McIlroy, as I indicated earlier, was born in 1859, the year of the Great Revival. The outworking of the issues that arose within the Presbyterian denomination in the years following that evangelical upsurge, are evident in McIlroy's work. They include doctrinal disputes, fainting fits during overly emotional worship, the arrival of populist music and, many other matters.

Above all else, however, I believe that McIlroy's unfulfilled wish to be a minister, a teaching elder had a potent influence, not just on the themes he explored in his writing, or indeed on the events of his life, but on how he led that life and how he met his end.

That wish, at his own admission, haunted him from his early manhood. It seems to me to be not unreasonable to suggest that it may have been that heartfelt but long-frustrated aspiration which led him to the church work in Edmonton and then on to The Lusitania as he sought to serve his Lord as a missionary to the troops in France.

His parents were Ezekiel McIlroy and Margaret Sara McMurtry. Unusually for a girl from a small farm, Margaret received some education in the Moravian school at Gracehill, near Ballymena. She and Ezekiel were reared in the neighbouring townlands of Ballywalter and Ballygallagh, (also occasionally found as Ballygallough or Ballygallach). After marriage in Ballylinney Presbyterian Church, the couple set up home on the McMurtry farm. McIlroy, third of four children, two of whom died in early childhood, was named for his maternal grandfather.

The trilogy of When Lint Was in the Bell, By Lone Craig Linnie Burn and The Auld Meetin' House Green, can be characterised as episodic, anecdotal recollections of his upbringing in the middle of the 19th Century, supplemented by a rich fund of tales and stories enlivened by exchanges between Ulster Scots speakers.

McIlroy's writing, with the exception of A Banker's Love Story, is not plot driven, in the sense of a sustained narrative. He makes no grandiose claims for his scraps of reminiscence. The essentially unconnected chapters are well-crafted and woven into a series of what amount to short stories. There are comments and asides from the unnamed narrator who places himself in the community and the place, by assumption of belonging, rather than any direct statement or explanation of entitlement though birth or ancestry. The first person singular is avoided throughout, replaced consistently by we and ours, reinforcing the sense of ownership and belonging, from which the work derives great strength

He writes comically but disparagingly of the elementary education he received in Fractions School. He then went to the Royal Belfast Academical Institution for a year, followed by a spell at the Belfast Mercantile College, and succeeded in gaining employment in the Ulster Bank. He claims to have been 12 years in the bank, but the records show he was an employee between 1876 and 1890.
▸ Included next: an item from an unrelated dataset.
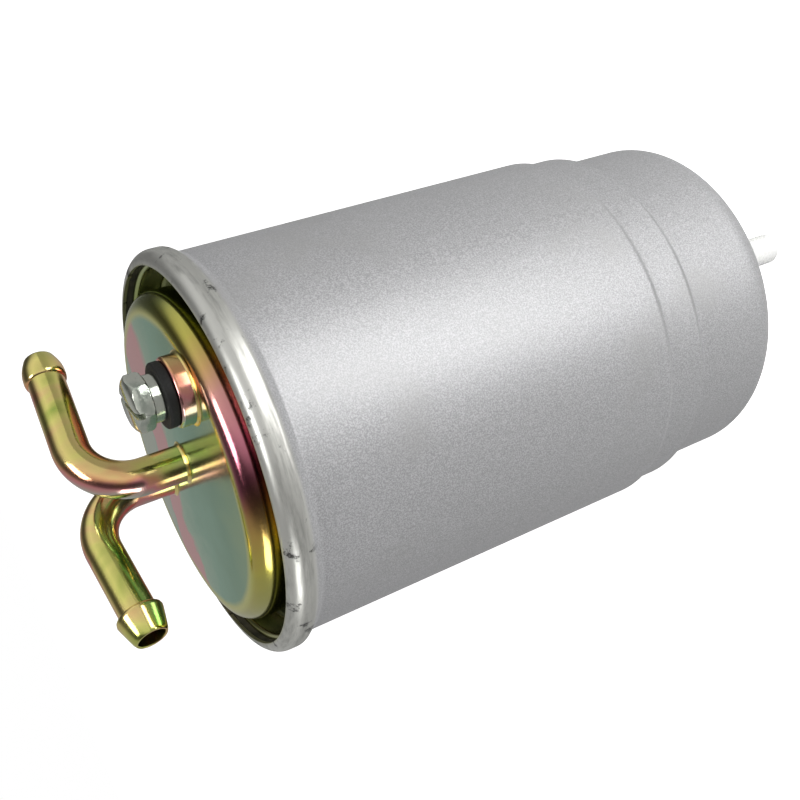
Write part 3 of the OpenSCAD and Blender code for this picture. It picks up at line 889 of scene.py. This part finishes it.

Initially, he was sent to Ballymoney but he refused to accept the posting and, according to a curt note in the record, he parted company with his employers. Possibly because his father Ezekiel was a substantial shareholder, he was soon reinstated, this time placed in Belfast. He was to spend the remainder of his service as a clerk in Waring Street.

McIlroy left the bank in 1890, shortly after marriage to Anna Caroline Montgomery, only daughter of the minister of Ballycairn Presbyterian congregation, to the south of Belfast. Their only child, James Montgomery McIlroy was born in 1891. McIlroy's four brothers-in-law were successful businessmen, and one cannot help but speculate that McIlroy's departure from the Ulster Bank and progress in the business environment of the growing city of Belfast were facilitated by his timely connection to such a family.

He became a stockbroker and made upwardly mobile improvement in the size and addresses of the homes in which he and his family lived. Between 1890 and 1903 he made four moves, eventually separating himself and his family from the industrial pollution of the city, which he called Spindletown, presumably to reflect the ubiquity of its sweatshop mills.

Those homes were on the Lisburn Road, Balmoral Avenue, then Deramore Park, where his neighbour at the time of the 1901 census was a member of the very wealthy Cleaver family, of Robinson and Cleaver fame. The final move was to Drumbo, to a magnificent house on the Hill, still standing relatively unchanged. He had that house built on the site of what had previously been his father-in-law's manse, at a cost of over 1000, and I have been unable to find evidence in the surveyors' notebooks of any comparable residences built around the same time in that district. The imposing Royal Irish Constabulary station in Saintfield, for instance, cost 820.

Meanwhile Ezekiel having sold the farm at Ballygallagh, was living with Margaret on Belfast's Antrim Road, where he died in 1896, aged 77. He left effects valued at 11,800, a very sizeable sum indeed, as well as various other properties, and shares in the Ulster and Northern Banks. The entire estate was divided between McIlroy and his younger brother James. A year after he came into this substantial inheritance, McIlroy tells us he was able to ease off a little from the pressures of business and took to the cultivation of literature.

Alongside his literary endeavours, his lifelong involvement with the Presbyterian Church continued, as a committee member then as a ruling elder in the Ballycairn congregation and, on a wider front as a prominent and well-respected churchman.

McIlroy emigrated with his family to Canada in 1912. Then he felt called to missionary work amongst the soldiers at the front. He had a missionary tract The Way Of Life printed, and, when the printing was delayed, he rescheduled his journey. Unfortunately for him the rearranged voyage was on The Lusitania, the vessel on which he perished in a catastrophe which is generally taken to signal America's entry to the First World War.